───── Records shown ─────
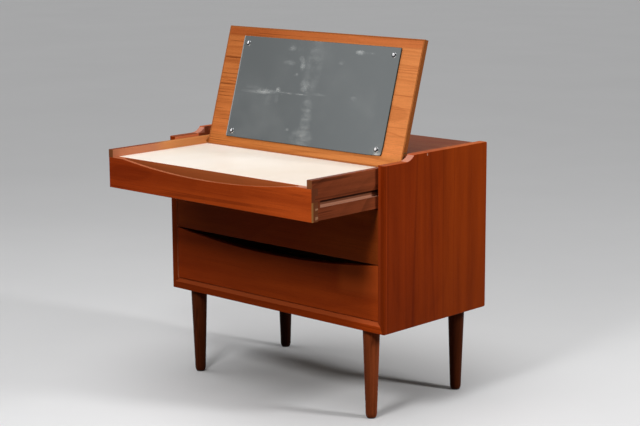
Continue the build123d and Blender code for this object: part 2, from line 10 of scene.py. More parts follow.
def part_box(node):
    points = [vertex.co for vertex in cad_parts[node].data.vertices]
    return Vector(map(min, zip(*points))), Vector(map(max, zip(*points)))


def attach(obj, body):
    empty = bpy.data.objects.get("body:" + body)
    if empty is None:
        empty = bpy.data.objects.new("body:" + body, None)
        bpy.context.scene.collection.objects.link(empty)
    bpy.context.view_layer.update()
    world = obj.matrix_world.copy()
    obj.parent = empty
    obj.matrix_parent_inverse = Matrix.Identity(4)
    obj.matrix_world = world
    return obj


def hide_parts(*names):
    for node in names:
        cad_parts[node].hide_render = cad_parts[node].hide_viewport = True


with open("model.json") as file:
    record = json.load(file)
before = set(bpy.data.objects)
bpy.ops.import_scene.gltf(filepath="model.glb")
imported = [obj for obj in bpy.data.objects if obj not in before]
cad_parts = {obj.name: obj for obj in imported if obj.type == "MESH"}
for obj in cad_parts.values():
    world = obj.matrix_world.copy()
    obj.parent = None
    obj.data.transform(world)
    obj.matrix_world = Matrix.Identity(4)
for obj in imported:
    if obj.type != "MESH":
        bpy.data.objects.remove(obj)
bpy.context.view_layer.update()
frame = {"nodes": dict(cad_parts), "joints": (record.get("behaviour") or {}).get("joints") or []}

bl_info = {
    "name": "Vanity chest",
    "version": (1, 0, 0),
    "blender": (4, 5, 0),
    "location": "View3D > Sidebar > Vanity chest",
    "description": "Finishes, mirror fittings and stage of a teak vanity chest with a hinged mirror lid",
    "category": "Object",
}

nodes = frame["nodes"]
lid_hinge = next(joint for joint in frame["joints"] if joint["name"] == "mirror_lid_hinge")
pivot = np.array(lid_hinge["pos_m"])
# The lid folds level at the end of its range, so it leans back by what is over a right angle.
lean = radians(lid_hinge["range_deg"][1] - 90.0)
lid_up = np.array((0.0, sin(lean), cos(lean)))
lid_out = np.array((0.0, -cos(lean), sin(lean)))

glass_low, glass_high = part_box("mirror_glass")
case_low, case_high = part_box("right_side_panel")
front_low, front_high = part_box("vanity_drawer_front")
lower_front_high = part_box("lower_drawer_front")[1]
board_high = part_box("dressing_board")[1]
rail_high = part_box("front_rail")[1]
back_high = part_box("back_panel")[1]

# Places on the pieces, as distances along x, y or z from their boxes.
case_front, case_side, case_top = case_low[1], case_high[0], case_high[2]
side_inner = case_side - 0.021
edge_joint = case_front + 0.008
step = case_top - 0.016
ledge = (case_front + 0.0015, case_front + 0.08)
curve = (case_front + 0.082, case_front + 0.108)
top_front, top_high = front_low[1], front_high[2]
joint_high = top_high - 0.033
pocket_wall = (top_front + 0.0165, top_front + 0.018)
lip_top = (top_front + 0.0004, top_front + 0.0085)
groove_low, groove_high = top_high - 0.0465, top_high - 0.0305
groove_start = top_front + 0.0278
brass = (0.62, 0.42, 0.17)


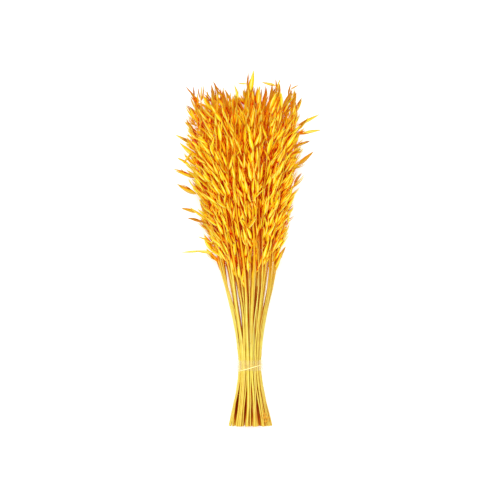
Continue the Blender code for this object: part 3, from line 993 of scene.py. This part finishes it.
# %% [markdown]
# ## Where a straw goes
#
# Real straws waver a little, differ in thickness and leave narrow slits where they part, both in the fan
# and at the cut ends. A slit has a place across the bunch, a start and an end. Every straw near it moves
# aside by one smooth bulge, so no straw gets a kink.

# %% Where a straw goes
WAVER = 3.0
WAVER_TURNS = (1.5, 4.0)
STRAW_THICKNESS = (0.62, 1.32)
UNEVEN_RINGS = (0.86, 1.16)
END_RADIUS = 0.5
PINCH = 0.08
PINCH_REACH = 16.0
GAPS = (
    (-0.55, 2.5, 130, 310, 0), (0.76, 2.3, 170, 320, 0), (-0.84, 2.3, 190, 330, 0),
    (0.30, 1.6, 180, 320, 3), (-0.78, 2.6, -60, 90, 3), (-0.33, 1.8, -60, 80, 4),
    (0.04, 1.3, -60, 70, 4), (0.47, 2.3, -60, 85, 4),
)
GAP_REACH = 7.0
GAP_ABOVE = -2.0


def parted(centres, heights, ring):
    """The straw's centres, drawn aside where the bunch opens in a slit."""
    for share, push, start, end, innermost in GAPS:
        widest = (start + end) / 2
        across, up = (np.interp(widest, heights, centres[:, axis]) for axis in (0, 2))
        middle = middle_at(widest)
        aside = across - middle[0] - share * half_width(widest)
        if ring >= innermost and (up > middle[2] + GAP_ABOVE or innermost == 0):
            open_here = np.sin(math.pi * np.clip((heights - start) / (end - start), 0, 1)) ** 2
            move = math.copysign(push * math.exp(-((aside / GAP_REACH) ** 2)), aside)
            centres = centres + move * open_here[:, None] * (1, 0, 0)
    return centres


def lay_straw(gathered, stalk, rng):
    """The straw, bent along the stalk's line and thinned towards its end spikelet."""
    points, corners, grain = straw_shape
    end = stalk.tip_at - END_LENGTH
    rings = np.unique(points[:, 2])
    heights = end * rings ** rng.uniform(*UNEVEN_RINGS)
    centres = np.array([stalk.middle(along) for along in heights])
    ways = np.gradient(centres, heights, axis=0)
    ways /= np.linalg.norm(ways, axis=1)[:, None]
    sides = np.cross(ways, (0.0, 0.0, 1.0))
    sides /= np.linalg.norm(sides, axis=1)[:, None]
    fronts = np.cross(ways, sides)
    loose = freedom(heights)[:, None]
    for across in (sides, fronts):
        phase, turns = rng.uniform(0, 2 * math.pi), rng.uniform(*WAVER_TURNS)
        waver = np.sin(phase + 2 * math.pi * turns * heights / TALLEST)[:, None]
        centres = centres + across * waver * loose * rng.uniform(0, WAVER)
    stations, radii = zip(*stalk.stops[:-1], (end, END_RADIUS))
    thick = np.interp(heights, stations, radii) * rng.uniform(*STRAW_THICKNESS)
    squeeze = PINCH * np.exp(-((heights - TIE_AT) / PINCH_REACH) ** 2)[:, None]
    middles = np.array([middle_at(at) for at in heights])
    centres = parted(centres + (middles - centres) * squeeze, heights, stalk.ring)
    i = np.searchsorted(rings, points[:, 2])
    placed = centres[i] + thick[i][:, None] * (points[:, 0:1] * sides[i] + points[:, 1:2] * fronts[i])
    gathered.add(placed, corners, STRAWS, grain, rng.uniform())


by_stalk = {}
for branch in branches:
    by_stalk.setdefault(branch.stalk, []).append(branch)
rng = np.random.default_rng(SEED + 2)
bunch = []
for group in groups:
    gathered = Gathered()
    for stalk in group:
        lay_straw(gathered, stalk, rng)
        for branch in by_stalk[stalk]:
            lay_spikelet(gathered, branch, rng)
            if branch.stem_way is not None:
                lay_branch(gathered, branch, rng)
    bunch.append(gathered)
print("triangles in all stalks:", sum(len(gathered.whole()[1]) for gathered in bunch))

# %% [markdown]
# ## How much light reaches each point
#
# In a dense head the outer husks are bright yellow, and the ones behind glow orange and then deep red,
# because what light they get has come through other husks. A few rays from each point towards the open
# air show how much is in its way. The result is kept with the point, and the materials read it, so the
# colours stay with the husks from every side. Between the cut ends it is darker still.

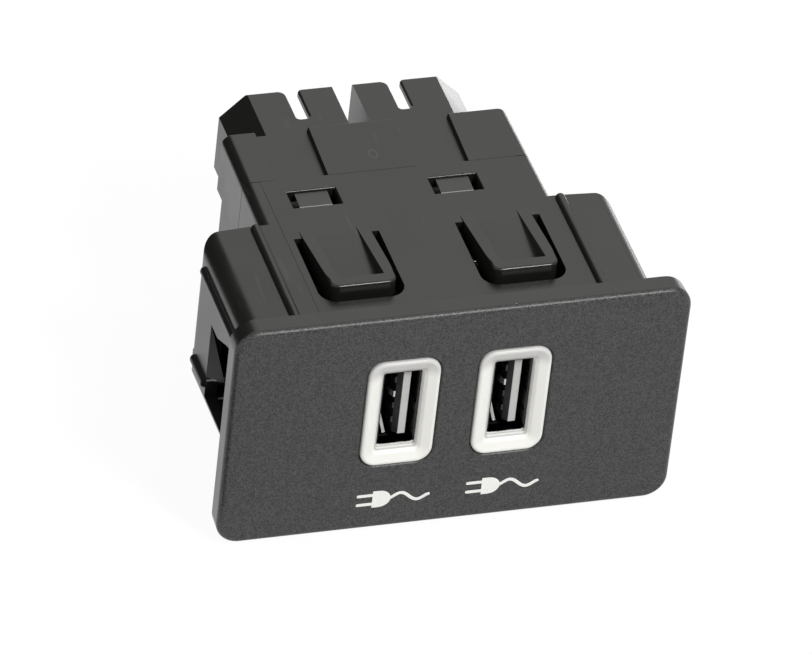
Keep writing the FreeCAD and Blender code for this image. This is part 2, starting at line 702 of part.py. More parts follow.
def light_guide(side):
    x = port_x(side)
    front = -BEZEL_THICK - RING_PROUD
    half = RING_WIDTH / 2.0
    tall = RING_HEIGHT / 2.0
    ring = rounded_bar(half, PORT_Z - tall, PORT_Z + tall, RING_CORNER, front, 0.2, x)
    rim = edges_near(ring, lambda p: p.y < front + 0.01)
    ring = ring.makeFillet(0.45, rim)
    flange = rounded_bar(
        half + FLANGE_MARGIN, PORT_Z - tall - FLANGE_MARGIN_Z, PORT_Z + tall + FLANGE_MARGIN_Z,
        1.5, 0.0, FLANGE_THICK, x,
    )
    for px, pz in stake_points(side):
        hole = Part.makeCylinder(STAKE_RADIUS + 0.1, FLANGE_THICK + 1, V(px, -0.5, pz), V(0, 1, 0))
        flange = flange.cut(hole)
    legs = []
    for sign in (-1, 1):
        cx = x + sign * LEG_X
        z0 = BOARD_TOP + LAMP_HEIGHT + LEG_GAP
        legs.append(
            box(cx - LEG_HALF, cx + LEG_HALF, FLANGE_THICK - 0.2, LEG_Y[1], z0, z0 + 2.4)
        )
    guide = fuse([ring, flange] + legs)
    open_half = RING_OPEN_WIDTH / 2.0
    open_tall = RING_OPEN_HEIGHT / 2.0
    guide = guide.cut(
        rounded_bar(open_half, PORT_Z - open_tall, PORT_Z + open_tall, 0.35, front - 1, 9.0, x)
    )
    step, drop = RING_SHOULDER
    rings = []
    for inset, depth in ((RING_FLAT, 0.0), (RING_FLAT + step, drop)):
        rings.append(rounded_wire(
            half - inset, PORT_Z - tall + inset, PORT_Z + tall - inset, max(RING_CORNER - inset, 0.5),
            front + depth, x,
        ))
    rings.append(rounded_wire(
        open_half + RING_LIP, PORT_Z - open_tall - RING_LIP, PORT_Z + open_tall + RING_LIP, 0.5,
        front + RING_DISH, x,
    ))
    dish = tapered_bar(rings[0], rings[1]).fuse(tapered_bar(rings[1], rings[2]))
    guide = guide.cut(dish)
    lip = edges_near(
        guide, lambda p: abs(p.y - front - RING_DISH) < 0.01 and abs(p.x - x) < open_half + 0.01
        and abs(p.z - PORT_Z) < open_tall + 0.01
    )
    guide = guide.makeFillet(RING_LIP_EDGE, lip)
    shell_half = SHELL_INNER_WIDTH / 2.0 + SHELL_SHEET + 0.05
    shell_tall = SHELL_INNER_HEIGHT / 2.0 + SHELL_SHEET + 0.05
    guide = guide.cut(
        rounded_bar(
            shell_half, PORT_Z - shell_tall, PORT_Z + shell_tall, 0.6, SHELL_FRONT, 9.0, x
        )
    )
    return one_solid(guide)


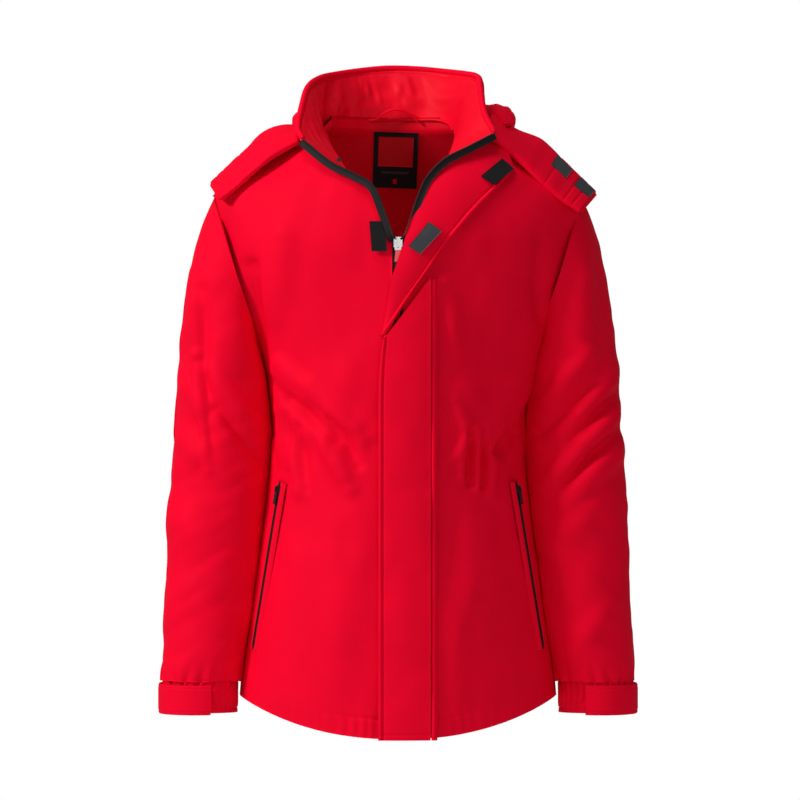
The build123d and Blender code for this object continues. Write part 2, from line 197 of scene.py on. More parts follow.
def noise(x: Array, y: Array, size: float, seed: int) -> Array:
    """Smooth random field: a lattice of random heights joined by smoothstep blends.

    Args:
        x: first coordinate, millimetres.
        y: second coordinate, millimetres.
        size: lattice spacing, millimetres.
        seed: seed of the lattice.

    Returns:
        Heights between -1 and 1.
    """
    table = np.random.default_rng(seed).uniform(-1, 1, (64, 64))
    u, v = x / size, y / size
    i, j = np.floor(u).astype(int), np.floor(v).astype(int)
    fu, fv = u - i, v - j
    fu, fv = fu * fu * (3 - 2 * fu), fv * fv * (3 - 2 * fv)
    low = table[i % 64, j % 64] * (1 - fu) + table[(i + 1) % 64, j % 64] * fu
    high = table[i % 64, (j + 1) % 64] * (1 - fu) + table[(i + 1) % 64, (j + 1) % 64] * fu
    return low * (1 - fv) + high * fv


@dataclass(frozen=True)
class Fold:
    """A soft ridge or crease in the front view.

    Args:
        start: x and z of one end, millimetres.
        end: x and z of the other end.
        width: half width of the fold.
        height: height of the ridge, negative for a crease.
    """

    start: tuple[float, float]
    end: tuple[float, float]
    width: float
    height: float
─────
(Short problem):
Only the lines running from the line with "obj.parent = None" through the line with "# aside by one" should be repeated, exactly and with both ends kept.

(Written response):
    obj.parent = None
    obj.data.transform(world)
    obj.matrix_world = Matrix.Identity(4)
for obj in imported:
    if obj.type != "MESH":
        bpy.data.objects.remove(obj)
bpy.context.view_layer.update()
frame = {"nodes": dict(cad_parts), "joints": (record.get("behaviour") or {}).get("joints") or []}

bl_info = {
    "name": "Vanity chest",
    "version": (1, 0, 0),
    "blender": (4, 5, 0),
    "location": "View3D > Sidebar > Vanity chest",
    "description": "Finishes, mirror fittings and stage of a teak vanity chest with a hinged mirror lid",
    "category": "Object",
}

nodes = frame["nodes"]
lid_hinge = next(joint for joint in frame["joints"] if joint["name"] == "mirror_lid_hinge")
pivot = np.array(lid_hinge["pos_m"])
# The lid folds level at the end of its range, so it leans back by what is over a right angle.
lean = radians(lid_hinge["range_deg"][1] - 90.0)
lid_up = np.array((0.0, sin(lean), cos(lean)))
lid_out = np.array((0.0, -cos(lean), sin(lean)))

glass_low, glass_high = part_box("mirror_glass")
case_low, case_high = part_box("right_side_panel")
front_low, front_high = part_box("vanity_drawer_front")
lower_front_high = part_box("lower_drawer_front")[1]
board_high = part_box("dressing_board")[1]
rail_high = part_box("front_rail")[1]
back_high = part_box("back_panel")[1]

# Places on the pieces, as distances along x, y or z from their boxes.
case_front, case_side, case_top = case_low[1], case_high[0], case_high[2]
side_inner = case_side - 0.021
edge_joint = case_front + 0.008
step = case_top - 0.016
ledge = (case_front + 0.0015, case_front + 0.08)
curve = (case_front + 0.082, case_front + 0.108)
top_front, top_high = front_low[1], front_high[2]
joint_high = top_high - 0.033
pocket_wall = (top_front + 0.0165, top_front + 0.018)
lip_top = (top_front + 0.0004, top_front + 0.0085)
groove_low, groove_high = top_high - 0.0465, top_high - 0.0305
groove_start = top_front + 0.0278
brass = (0.62, 0.42, 0.17)


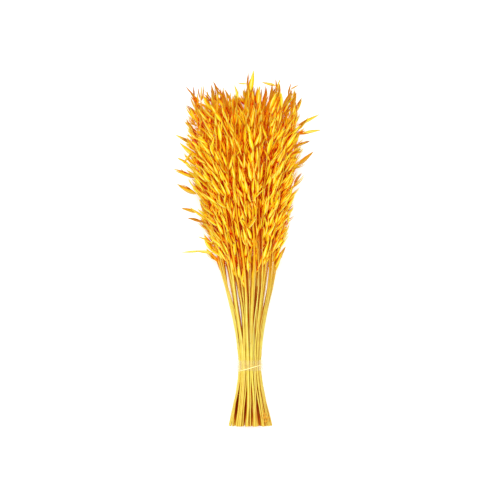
Continue the Blender code for this object: part 3, from line 993 of scene.py. This part finishes it.
# %% [markdown]
# ## Where a straw goes
#
# Real straws waver a little, differ in thickness and leave narrow slits where they part, both in the fan
# and at the cut ends. A slit has a place across the bunch, a start and an end. Every straw near it moves
# aside by one smooth bulge, so no straw gets a kink.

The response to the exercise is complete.